2023-07-25T06:46:41Z UTC - mysqld got signal 6 ;
Most likely, you have hit a bug, but this error can also be caused by malfunctioning hardware.
BuildID[sha1]=64a1d52e8c241c89abf59dc7d461f945ce41974c
Thread pointer: 0x7f66d61e2000
Attempting backtrace. You can use the following information to find out
where mysqld died. If you see no messages after this, something went
terribly wrong...
[Warning] [MY-012351] [InnoDB] Tablespace 1097, name 'netapp_performance/sample_qos_volume_workload_null#p#p0', file './netapp_performance/sample_qos_volume_workload_null#p#p0.ibd' is missing!
[Warning] [MY-012351] [InnoDB] Tablespace 1098, name 'netapp_performance/summary_qos_volume_workload_null', file './netapp_performance/summary_qos_volume_workload_null.ibd' is missing!

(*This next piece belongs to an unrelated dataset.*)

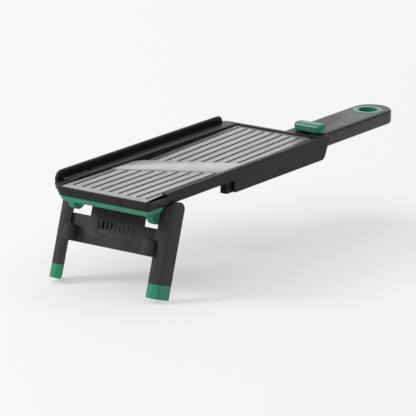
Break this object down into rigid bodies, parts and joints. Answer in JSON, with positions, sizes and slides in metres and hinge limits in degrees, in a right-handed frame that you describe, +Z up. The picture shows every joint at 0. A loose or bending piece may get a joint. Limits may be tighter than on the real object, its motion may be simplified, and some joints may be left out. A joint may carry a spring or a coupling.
{
  "type": "mandoline slicer",
  "caption": "Folding-leg mandoline slicer: ridged steel deck with a slanted blade, a ramp set by a thumb slider on a long handle, a side fence and green grip feet.",
  "frame": {"origin": "on the standing surface, under the middle of the bounding box, with the deck level", "axes": "+Y from the folding legs to the handle, +Z up, +X to the right seen from the leg end"},
  "size_m": [0.116, 0.4048, 0.1022],
  "materials": {
    "black_plastic": "fine moulded texture",
    "leg_plastic": "fine moulded texture, satin",
    "handle_plastic": "satin soft-touch",
    "deck_steel": "satin, brushed along the deck",
    "blade_steel": "ground bright",
    "screw_steel": "plain steel",
    "green_plastic": "satin gloss",
    "green_rubber": "matte soft grip"
  },
  "bodies": {
    "frame": {"side_rail_left": "black_plastic", "side_rail_right": "black_plastic", "front_apron": "black_plastic", "rear_bridge": "black_plastic", "outfeed_carrier": "black_plastic", "outfeed_plate": "deck_steel", "blade": "blade_steel", "blade_bridge": "black_plastic", "blade_screws": "screw_steel", "guide_strip": "screw_steel", "pivot_rod": "screw_steel", "handle_shell": "handle_plastic", "handle_base": "handle_plastic", "handle_screws": "screw_steel", "hang_ring": "green_plastic", "front_grip": "green_rubber", "hinge_block_left": "green_rubber", "hinge_block_right": "green_rubber", "hinge_pin_left": "screw_steel", "hinge_pin_right": "screw_steel"},
    "legs": {"leg_frame": "leg_plastic", "foot_left": "green_rubber", "foot_right": "green_rubber"},
    "ramp": {"ramp_plate": "deck_steel", "ramp_carrier": "black_plastic"},
    "slider": {"slide_bar": "black_plastic", "slider_stem": "black_plastic", "slider_grip": "green_plastic", "slider_screw": "screw_steel", "click_spring": "screw_steel"}
  },
  "joints": [
    {"name": "leg_fold", "type": "hinge", "parent": "frame", "child": "legs", "pos_m": [0, -0.1615, 0.07765], "axis": [1, 0, 0], "range_deg": [0, 106]},
    {"name": "thickness_slide", "type": "slide", "parent": "frame", "child": "slider", "axis": [0, 1, 0], "range_m": [-0.006, 0.009]},
    {"name": "ramp_tilt", "type": "hinge", "parent": "frame", "child": "ramp", "pos_m": [0, 0.0579, 0.08765], "axis": [1, 0, 0], "range_deg": [-1.4, 2.1]}
  ],
  "couplings": [
    {"joint": "ramp_tilt", "follows": "thickness_slide", "rad_per_m": 4}
  ]
}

[Warning] [MY-012351] [InnoDB] Tablespace 3032, name 'netapp_performance/sample_fcpport#p#p13', file './netapp_performance/sample_fcpport#p#p13.ibd' is missing!

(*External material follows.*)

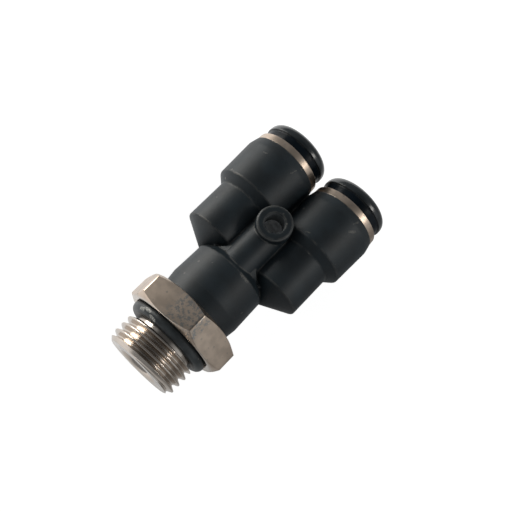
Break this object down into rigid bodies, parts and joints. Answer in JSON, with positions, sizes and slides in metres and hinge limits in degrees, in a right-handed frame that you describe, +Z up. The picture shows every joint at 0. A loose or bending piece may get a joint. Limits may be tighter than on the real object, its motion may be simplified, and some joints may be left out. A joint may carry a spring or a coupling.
{
  "type": "push-in tube y connector",
  "caption": "Black male Y push-in fitting for air tube: swivelling hexagon stud with pipe thread and face seal, and parallel tube sockets with release sleeves.",
  "frame": {"origin": "centre of the hexagon's sealing face, on the stud's axis", "axes": "+Y from the thread to the tube mouths, +X across the two sockets, +Z up through the boss"},
  "size_m": [0.0266, 0.0453, 0.019],
  "materials": {
    "body_resin": "satin moulded resin",
    "nickel_brass": "nickel plated, turned and milled",
    "nitrile_rubber": "smooth rubber",
    "spring_steel": "stamped stainless",
    "natural_resin": "natural acetal",
    "collar_metal": "satin nickel plated",
    "sleeve_resin": "semi-gloss acetal"
  },
  "bodies": {
    "fitting": {"y_body": "body_resin", "tube_seal_a": "nitrile_rubber", "backing_ring_a": "natural_resin", "grab_ring_a": "spring_steel", "guide_ring_a": "natural_resin", "metal_collar_a": "collar_metal", "tube_seal_b": "nitrile_rubber", "backing_ring_b": "natural_resin", "grab_ring_b": "spring_steel", "guide_ring_b": "natural_resin", "metal_collar_b": "collar_metal"},
    "stud": {"male_stud": "nickel_brass", "face_seal": "nitrile_rubber", "stem_seal": "nitrile_rubber", "snap_ring": "spring_steel"},
    "sleeve_a": {"release_sleeve_a": "sleeve_resin"},
    "sleeve_b": {"release_sleeve_b": "sleeve_resin"}
  },
  "joints": [
    {"name": "stud_swivel", "type": "hinge", "parent": "fitting", "child": "stud", "pos_m": [0, 0, 0], "axis": [0, 1, 0], "continuous": true},
    {"name": "sleeve_press_a", "type": "slide", "parent": "fitting", "child": "sleeve_a", "axis": [0, -1, 0], "range_m": [0, 0.0012], "stiffness_N_per_m": 200},
    {"name": "sleeve_press_b", "type": "slide", "parent": "fitting", "child": "sleeve_b", "axis": [0, -1, 0], "range_m": [0, 0.0012], "stiffness_N_per_m": 200}
  ]
}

[ERROR] [MY-012592] [InnoDB] Operating system error number 2 in a file operation.
[ERROR] [MY-012593] [InnoDB] The error means the system cannot find the path specified.
[ERROR] [MY-012216] [InnoDB] Cannot open datafile for read-only: './netapp_performance/sample_cluster#p#p14.ibd' OS error: 71
- Ocumserver.log & ServerMega.log reports a lot of performance tables are missing due to corruption in AIQUM that was done.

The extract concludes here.